■ **WHAT THE TASK REQUIRES**
Report every line below that holds the word "materials".
++++ PROVIDED DATA
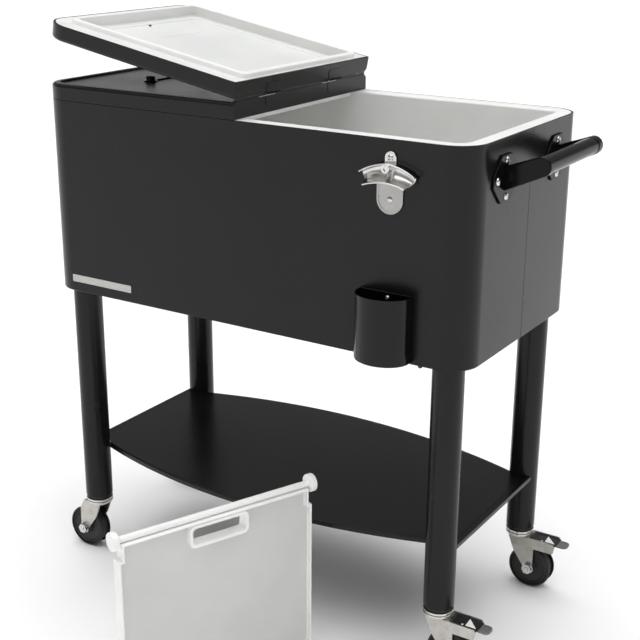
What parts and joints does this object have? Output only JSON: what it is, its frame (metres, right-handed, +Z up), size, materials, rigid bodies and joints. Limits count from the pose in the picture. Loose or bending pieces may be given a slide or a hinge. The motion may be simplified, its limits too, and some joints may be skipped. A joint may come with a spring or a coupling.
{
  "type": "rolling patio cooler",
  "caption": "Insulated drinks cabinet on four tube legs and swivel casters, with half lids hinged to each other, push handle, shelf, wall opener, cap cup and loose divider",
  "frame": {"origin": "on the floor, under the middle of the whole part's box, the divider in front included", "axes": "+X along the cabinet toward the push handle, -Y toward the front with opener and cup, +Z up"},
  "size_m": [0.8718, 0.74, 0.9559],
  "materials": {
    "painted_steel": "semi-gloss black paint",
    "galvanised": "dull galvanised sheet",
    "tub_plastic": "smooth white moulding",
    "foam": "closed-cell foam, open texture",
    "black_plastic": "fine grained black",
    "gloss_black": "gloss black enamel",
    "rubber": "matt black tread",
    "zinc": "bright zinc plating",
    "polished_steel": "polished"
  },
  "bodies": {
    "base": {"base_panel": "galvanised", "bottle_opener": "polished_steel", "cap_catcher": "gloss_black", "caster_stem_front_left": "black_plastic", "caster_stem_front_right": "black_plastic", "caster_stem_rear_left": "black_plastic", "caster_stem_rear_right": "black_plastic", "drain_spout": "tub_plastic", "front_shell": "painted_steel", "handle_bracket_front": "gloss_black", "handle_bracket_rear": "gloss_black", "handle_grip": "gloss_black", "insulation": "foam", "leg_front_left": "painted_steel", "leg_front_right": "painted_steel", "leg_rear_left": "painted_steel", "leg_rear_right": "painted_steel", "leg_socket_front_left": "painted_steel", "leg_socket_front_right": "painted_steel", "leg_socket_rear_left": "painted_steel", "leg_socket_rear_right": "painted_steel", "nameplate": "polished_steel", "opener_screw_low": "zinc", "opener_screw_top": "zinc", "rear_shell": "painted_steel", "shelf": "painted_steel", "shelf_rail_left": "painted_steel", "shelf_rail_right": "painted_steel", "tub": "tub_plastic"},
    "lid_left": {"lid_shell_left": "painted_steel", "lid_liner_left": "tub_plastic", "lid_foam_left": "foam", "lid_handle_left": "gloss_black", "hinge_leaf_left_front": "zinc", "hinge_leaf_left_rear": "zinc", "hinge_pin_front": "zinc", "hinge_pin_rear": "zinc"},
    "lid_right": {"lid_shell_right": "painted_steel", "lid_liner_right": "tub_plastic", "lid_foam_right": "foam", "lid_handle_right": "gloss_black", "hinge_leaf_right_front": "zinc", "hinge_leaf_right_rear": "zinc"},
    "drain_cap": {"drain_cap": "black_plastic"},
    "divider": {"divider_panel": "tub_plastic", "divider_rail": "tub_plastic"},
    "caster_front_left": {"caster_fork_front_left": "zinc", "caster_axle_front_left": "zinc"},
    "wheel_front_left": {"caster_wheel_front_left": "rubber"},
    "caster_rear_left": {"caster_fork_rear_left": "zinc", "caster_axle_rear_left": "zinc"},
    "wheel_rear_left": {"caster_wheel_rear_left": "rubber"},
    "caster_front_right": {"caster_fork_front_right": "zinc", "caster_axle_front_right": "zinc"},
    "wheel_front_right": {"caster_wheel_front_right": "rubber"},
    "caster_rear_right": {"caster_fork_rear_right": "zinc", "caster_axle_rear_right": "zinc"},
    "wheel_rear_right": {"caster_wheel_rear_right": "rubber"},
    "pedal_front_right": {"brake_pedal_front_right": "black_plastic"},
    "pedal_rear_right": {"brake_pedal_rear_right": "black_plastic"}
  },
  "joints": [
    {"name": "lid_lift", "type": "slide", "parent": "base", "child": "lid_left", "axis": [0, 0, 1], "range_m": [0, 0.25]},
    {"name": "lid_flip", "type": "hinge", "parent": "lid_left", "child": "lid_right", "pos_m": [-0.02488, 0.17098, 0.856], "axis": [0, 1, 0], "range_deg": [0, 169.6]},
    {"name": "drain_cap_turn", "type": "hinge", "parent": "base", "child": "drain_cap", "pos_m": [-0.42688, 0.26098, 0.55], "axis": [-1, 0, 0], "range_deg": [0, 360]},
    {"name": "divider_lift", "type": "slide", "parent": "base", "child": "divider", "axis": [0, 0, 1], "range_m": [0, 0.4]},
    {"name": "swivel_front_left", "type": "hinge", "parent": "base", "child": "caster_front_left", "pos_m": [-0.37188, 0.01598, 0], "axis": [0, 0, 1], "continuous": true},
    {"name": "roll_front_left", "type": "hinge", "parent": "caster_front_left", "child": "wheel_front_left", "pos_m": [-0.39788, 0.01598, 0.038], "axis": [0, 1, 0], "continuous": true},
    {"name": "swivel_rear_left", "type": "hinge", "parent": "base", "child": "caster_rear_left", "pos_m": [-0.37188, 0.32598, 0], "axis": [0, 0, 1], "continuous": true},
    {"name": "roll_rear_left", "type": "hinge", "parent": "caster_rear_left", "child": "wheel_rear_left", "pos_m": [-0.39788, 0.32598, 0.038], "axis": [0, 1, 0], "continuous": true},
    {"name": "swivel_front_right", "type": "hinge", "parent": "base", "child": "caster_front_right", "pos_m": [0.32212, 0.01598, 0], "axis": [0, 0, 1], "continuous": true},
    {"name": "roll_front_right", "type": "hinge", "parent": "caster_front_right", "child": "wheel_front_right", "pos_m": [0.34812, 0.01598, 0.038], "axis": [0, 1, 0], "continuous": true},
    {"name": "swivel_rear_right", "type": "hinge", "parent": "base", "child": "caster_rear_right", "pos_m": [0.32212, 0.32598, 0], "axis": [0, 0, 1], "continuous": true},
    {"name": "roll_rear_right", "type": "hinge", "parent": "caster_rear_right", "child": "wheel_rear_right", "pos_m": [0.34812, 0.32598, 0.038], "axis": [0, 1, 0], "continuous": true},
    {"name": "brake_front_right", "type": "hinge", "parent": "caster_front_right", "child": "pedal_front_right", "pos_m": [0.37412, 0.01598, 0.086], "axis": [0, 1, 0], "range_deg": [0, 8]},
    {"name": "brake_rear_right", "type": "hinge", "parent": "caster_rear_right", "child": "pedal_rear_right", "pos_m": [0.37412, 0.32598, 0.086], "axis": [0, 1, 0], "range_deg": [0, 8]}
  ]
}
++++++++
■ **FULL OUTPUT**
What parts and joints does this object have? Output only JSON: what it is, its frame (metres, right-handed, +Z up), size, materials, rigid bodies and joints. Limits count from the pose in the picture. Loose or bending pieces may be given a slide or a hinge. The motion may be simplified, its limits too, and some joints may be skipped. A joint may come with a spring or a coupling.
  "materials": {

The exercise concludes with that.